Job → Please write out the material that follows, exactly as it stands.
--- Start of Given information ---
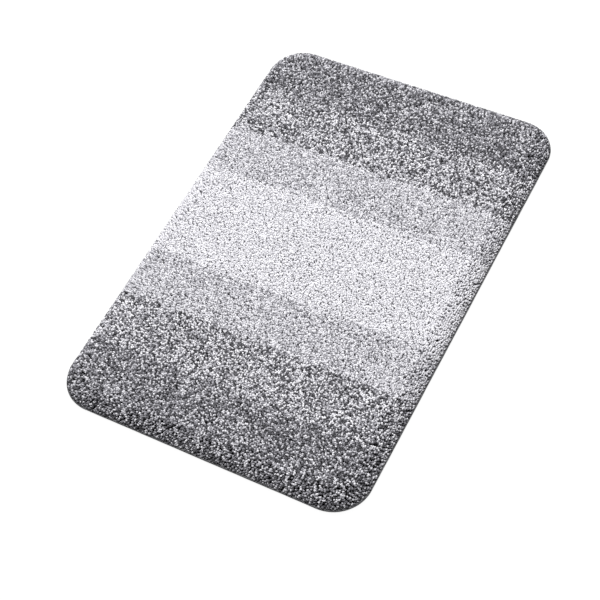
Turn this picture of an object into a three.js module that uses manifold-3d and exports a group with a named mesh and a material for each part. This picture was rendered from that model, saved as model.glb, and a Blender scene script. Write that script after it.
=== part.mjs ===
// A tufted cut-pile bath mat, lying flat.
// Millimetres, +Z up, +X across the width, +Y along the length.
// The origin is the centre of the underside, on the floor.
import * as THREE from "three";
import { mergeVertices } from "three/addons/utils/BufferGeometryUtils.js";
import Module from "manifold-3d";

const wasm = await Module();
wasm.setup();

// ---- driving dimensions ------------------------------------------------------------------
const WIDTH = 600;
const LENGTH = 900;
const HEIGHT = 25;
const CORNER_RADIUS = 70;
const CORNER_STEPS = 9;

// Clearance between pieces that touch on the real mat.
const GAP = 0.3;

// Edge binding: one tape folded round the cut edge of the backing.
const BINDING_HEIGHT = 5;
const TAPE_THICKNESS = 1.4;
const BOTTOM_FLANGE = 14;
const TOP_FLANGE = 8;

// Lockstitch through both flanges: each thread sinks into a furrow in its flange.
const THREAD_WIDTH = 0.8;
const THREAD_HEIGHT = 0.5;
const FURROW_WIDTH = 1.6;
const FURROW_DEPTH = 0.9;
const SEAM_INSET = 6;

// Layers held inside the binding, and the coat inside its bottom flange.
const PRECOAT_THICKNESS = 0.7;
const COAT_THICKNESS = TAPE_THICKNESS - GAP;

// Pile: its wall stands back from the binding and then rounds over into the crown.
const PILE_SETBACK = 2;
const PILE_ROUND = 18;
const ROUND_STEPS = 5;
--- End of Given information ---
Final result →
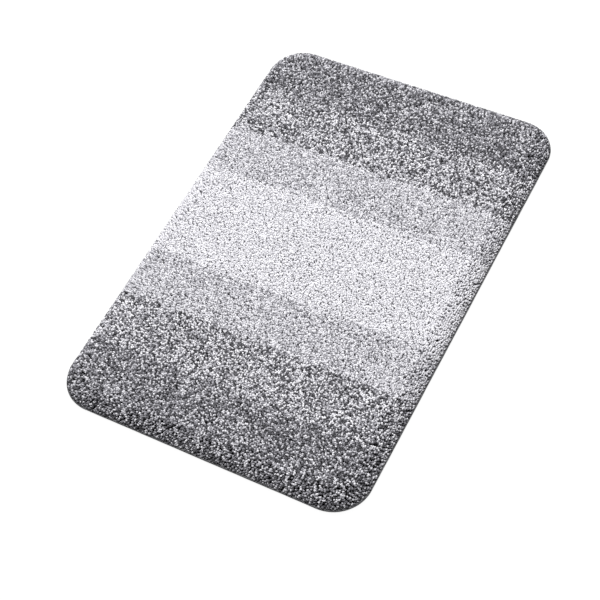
Turn this picture of an object into a three.js module that uses manifold-3d and exports a group with a named mesh and a material for each part. This picture was rendered from that model, saved as model.glb, and a Blender scene script. Write that script after it.
=== part.mjs ===
// A tufted cut-pile bath mat, lying flat.
// Millimetres, +Z up, +X across the width, +Y along the length.
// The origin is the centre of the underside, on the floor.
import * as THREE from "three";
import { mergeVertices } from "three/addons/utils/BufferGeometryUtils.js";
import Module from "manifold-3d";

const wasm = await Module();
wasm.setup();

// ---- driving dimensions ------------------------------------------------------------------
const WIDTH = 600;
const LENGTH = 900;
const HEIGHT = 25;
const CORNER_RADIUS = 70;
const CORNER_STEPS = 9;

// Clearance between pieces that touch on the real mat.
const GAP = 0.3;

// Edge binding: one tape folded round the cut edge of the backing.
const BINDING_HEIGHT = 5;
const TAPE_THICKNESS = 1.4;
const BOTTOM_FLANGE = 14;
const TOP_FLANGE = 8;

// Lockstitch through both flanges: each thread sinks into a furrow in its flange.
const THREAD_WIDTH = 0.8;
const THREAD_HEIGHT = 0.5;
const FURROW_WIDTH = 1.6;
const FURROW_DEPTH = 0.9;
const SEAM_INSET = 6;

// Layers held inside the binding, and the coat inside its bottom flange.
const PRECOAT_THICKNESS = 0.7;
const COAT_THICKNESS = TAPE_THICKNESS - GAP;

// Pile: its wall stands back from the binding and then rounds over into the crown.
const PILE_SETBACK = 2;
const PILE_ROUND = 18;
const ROUND_STEPS = 5;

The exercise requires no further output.